You cannot just restart an Elasticsearch node without causing a re-shuffling of shards around. This can be very IO intensive for larger amounts of data. Elasticsearch will think the node is down, it has no concept of a grace period and will immediately start re-routing shards even if the node comes right back up. In order to restart a node in a faster, less painful fashion, you can toggle routing allocation off and on during your restart as follows
curl -XPUT localhost:9200/_cluster/settings -d '{"transient":{"cluster.routing.allocation.enable": "none"}}'
restart node, wait for it to come up
curl -XPUT localhost:9200/_cluster/settings -d '{"transient":{"cluster.routing.allocation.enable": "all"}}'
Take a look at indices.recovery.concurrent_streams and indices.recovery.max_bytes_per_sec to speed up shard recovery time.
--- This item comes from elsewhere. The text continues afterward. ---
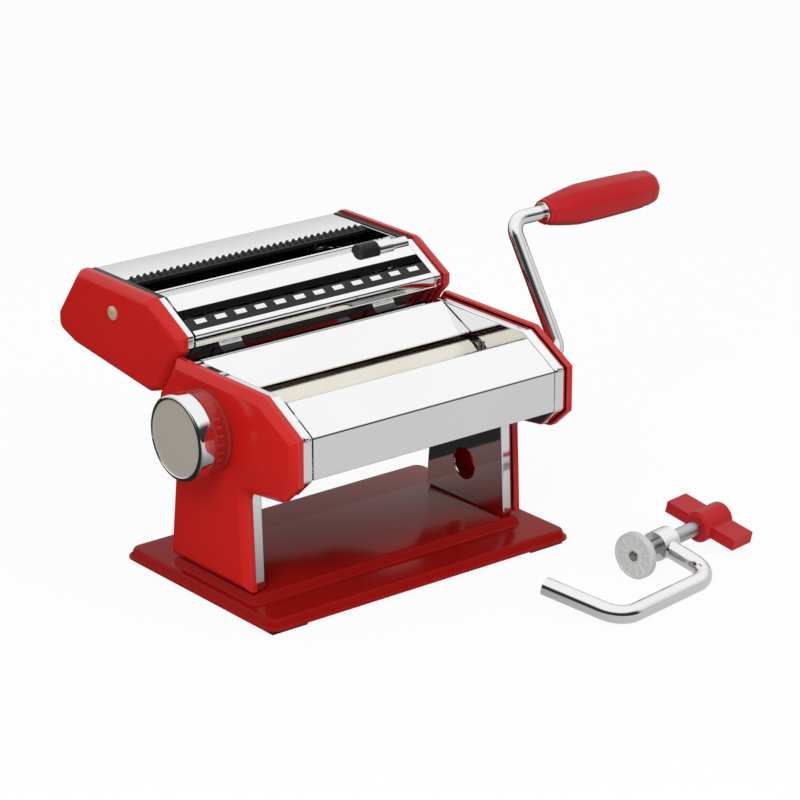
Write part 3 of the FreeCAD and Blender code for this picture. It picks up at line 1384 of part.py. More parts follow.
# ---------------------------------------------------------------- table clamp
# The clamp is drawn flat: X along its back leg and its screw, Y from the leg to the open side.
def buildClamp():
    pose = "placement(vector(clampX; clampY; clampRod / 2); rotation(clampYaw; 0; clampTilt))"
    frame = newBody("clamp_frame")
    bind(frame, "Placement", pose)
    route = newSketch(frame, "XY_Plane")
    drawRoute(route, [
        ("-clampSplay", "clampTongue"), ("0", "0"), ("clampSpan", "0"),
        ("clampSpan", "clampScrewOffset"),
    ], "clampBendRadius")
    section = newSketch(frame, "XZ_Plane", "-clampScrewOffset")
    drawCircle(section, "clampSpan", "0", "clampRod")
    sweep(frame, section, route)
    eye = newSketch(frame, at="clampSpan - clampEyeDepth / 2")
    drawCircle(eye, "clampScrewOffset", "0", "clampEye")
    extrude(frame, eye, "clampEyeDepth")
    thread = newSketch(frame, at="clampSpan - clampEyeDepth / 2")
    drawCircle(thread, "clampScrewOffset", "0", "clampScrewDiameter + 2 * clampScrewFit")
    cut(frame, thread, "clampEyeDepth", backward=True)

    def turned(label, corners):
        body = newBody(label)
        bind(body, "Placement", f"{pose} * placement(vector(0; clampScrewOffset; 0); rotation(0; 0; 0))")
        profile = newSketch(body, "XZ_Plane")
        drawOutline(profile, corners)
        revolve(body, profile)
        return body

    tipX = "discPosition + discWall"
    turned("clamp_screw", [
        (tipX, "0"), ("handlePosition + handleGrip", "0"),
        ("handlePosition + handleGrip", "clampScrewDiameter / 2"),
        (f"{tipX} + screwTipDepth", "clampScrewDiameter / 2"),
        (f"{tipX} + screwTipDepth", "screwTip / 2"), (tipX, "screwTip / 2"),
    ])
    turned("clamp_disc", [
        ("discPosition", "0"), (tipX, "0"), (tipX, "screwTip / 2 + screwTipFit"),
        (f"{tipX} + discHubDepth - 0.3", "screwTip / 2 + screwTipFit"),
        (f"{tipX} + discHubDepth - 0.3", "discHub / 2"), (tipX, "discHub / 2"),
        (tipX, "discDiameter / 2"), ("discPosition", "discDiameter / 2"),
    ])
    handle = turned("clamp_handle", [
        ("handlePosition", "clampScrewDiameter / 2"),
        ("handlePosition + handleGrip", "clampScrewDiameter / 2"),
        ("handlePosition + handleGrip", "0"), ("handlePosition + handleHubDepth", "0"),
        ("handlePosition + handleHubDepth", "handleHub / 2 - 2"),
        ("handlePosition + handleHubDepth - 2", "handleHub / 2"),
        ("handlePosition + 1.5", "handleHub / 2"), ("handlePosition", "handleHub / 2 - 1.5"),
    ])
    wings = newSketch(handle, "XY_Plane")
    middle = "(handlePosition + handleHubDepth / 2)"
    for low, high in (("-wingSpan / 2", "-clampScrewDiameter / 2 - 1.5"),
                      ("clampScrewDiameter / 2 + 1.5", "wingSpan / 2")):
        drawBox(wings, f"{middle} - wingWidth / 2", f"{middle} + wingWidth / 2", low, high)
    extrude(handle, wings, "wingWall", bothWays=True)


# ---------------------------------------------------------------- the whole machine
buildBasePlate()
buildRubberFeet()
for side, sign in sides.items():
    buildFrame(side, sign)
    buildCover(side, sign)
    buildCarriageSide(side, sign)
    buildCutterFrame(side, sign)
    buildCap(side, sign)
buildScrewsAndTies()
buildHeadPanels()
buildSheetRollers()
buildFrontBushes()
buildScrapers()
buildCarriageBracket()
buildRegulator()
buildCrank()
buildCapScrews()
buildCutterPanels()
buildCutterRollers()
buildCutterBushes()
for name, (axisY, pitch, rings) in cutterPairs.items():
    buildCombs(name, axisY, pitch, rings)
buildCutterTies()
buildRailsAndHooks()
buildClamp()
doc.recompute()

for item in doc.Objects:
    if "Invalid" in item.State or "Error" in item.State:
        raise RuntimeError(f"{item.Name} ({item.Label}) failed: {item.State}")
os.makedirs("parts", exist_ok=True)
toFootprint = Vector(-size("originX"), -size("originY"), 0)
for node in nodes:
    shape = node.Shape.copy()
    if shape.isNull() or not shape.isValid():
        raise RuntimeError(f"{node.Label}: shape is null or not valid")
    shape.translate(toFootprint)
    shape.exportStep(f"parts/{node.Label}.step")
    print(f"{node.Label}: {len(shape.Solids)} solid(s), {shape.Volume:.0f} mm3")
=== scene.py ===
import bpy
import json
import math
from mathutils import Matrix, Vector


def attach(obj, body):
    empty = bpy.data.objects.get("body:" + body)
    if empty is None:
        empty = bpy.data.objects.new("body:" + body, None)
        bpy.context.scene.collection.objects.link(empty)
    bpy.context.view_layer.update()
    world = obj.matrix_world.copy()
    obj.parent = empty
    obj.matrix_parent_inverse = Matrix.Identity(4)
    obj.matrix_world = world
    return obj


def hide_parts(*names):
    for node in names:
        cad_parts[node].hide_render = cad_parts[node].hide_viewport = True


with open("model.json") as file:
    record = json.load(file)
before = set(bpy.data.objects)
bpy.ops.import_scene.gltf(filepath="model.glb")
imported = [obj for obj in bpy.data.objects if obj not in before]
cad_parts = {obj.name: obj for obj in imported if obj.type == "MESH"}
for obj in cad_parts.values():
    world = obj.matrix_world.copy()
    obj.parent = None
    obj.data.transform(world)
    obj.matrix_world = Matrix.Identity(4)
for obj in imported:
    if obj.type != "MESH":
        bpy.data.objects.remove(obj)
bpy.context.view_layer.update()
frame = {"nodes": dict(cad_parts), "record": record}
nodes = frame["nodes"]
slotOf = {part["node"]: part["material_slot"] for part in frame["record"]["subparts"]}
print("frame loaded:", len(nodes), "nodes")

# the table under the middle of the side frames; sizes and places are in millimetres from here
middle = Vector((-0.055, 0.0128, 0.0))
nearby = 0.00001  # metres, two places closer than this are the same


def spot(x, y, z):
    return middle + Vector((x, y, z)) / 1000


# adds a shader node, sets its properties, then the values of its sockets
def addNode(tree, kind, values=None, **settings):
    node = tree.nodes.new("ShaderNode" + kind)
    for name, value in settings.items():
        setattr(node, name, value)
    for socket, value in (values or {}).items():
        node.inputs[socket].default_value = value
    return node


def link(tree, source, output, target, socket):
    tree.links.new(source.outputs[output], target.inputs[socket])


def newMaterial(name, color, metallic=0.0, gloss=0.5):
    material = bpy.data.materials.new(name)
    material.use_nodes = True
    shader = material.node_tree.nodes["Principled BSDF"]
    shader.inputs["Base Color"].default_value = (*color, 1.0)
    shader.inputs["Metallic"].default_value = metallic
    shader.inputs["Specular IOR Level"].default_value = gloss
    return material, material.node_tree, shader


# cloudy patches, fine grain and worn edges, shared by every finish
surface = dict(cloudDetail=3.0, grainDetail=2.0, noiseLow=0.6, noiseHigh=1.4,
               edgeRadius=0.0007, edgeSamples=3, edgeStart=0.995, edgeFull=0.90)


def buildSurfaceGroup():
    group = bpy.data.node_groups.new("surfaceGrain", "ShaderNodeTree")
    for label in ("Clouds", "Grain", "Low", "High"):
        group.interface.new_socket(name=label, in_out="INPUT", socket_type="NodeSocketFloat")
    group.interface.new_socket(name="Stretch", in_out="INPUT", socket_type="NodeSocketVector")
    for label in ("Roughness", "Clouds", "Grain", "Edge"):
        group.interface.new_socket(name=label, in_out="OUTPUT", socket_type="NodeSocketFloat")
    start = group.nodes.new("NodeGroupInput")
    end = group.nodes.new("NodeGroupOutput")
    place = addNode(group, "TexCoord")
    stretch = addNode(group, "VectorMath", operation="MULTIPLY")
    link(group, place, "Object", stretch, 0)
    link(group, start, "Stretch", stretch, 1)
    clouds = addNode(group, "TexNoise", {"Detail": surface["cloudDetail"]})
    link(group, place, "Object", clouds, "Vector")
    link(group, start, "Clouds", clouds, "Scale")
    grain = addNode(group, "TexNoise", {"Detail": surface["grainDetail"]})
    link(group, stretch, 0, grain, "Vector")
    link(group, start, "Grain", grain, "Scale")
    both = addNode(group, "Math", operation="ADD")
    link(group, clouds, "Fac", both, 0)
    link(group, grain, "Fac", both, 1)
    rough = addNode(group, "MapRange", {"From Min": surface["noiseLow"],
                                        "From Max": surface["noiseHigh"]})
    link(group, both, 0, rough, "Value")
    link(group, start, "Low", rough, "To Min")
    link(group, start, "High", rough, "To Max")
    # an edge is where the rounded normal leaves the flat one
    rounded = addNode(group, "Bevel", {"Radius": surface["edgeRadius"]},
                      samples=surface["edgeSamples"])
    flat = addNode(group, "NewGeometry")
    between = addNode(group, "VectorMath", operation="DOT_PRODUCT")
    link(group, rounded, "Normal", between, 0)
    link(group, flat, "Normal", between, 1)
    edge = addNode(group, "MapRange", {"From Min": surface["edgeStart"],
                                       "From Max": surface["edgeFull"]})
    link(group, between, "Value", edge, "Value")
    worn = addNode(group, "Math", operation="MULTIPLY")
    link(group, edge, "Result", worn, 0)
    link(group, clouds, "Fac", worn, 1)
    link(group, rough, "Result", end, "Roughness")
    link(group, clouds, "Fac", end, "Clouds")
    link(group, grain, "Fac", end, "Grain")
    link(group, worn, 0, end, "Edge")
    return group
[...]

The default values are pretty low in order to avoid interfering with searches or indexes but if you have fast machines, there’s no reason not to raise them from their defaults.
Looking ahead
In the next couple of months we’re going to look to upgrade to Logstash 1.5 release which fixes a few bugs we’re currently experiencing. The puppet module has been pretty great for managing Logstash but currently does not support the new plugin system in the 1.5 release. Moving to Kibana 4 will also come soon, but unfortunately we spent a lot of time building dashboards in Kibana 3 that will need to be completely redone in the new version and spend some time re-training everyone in the new UI.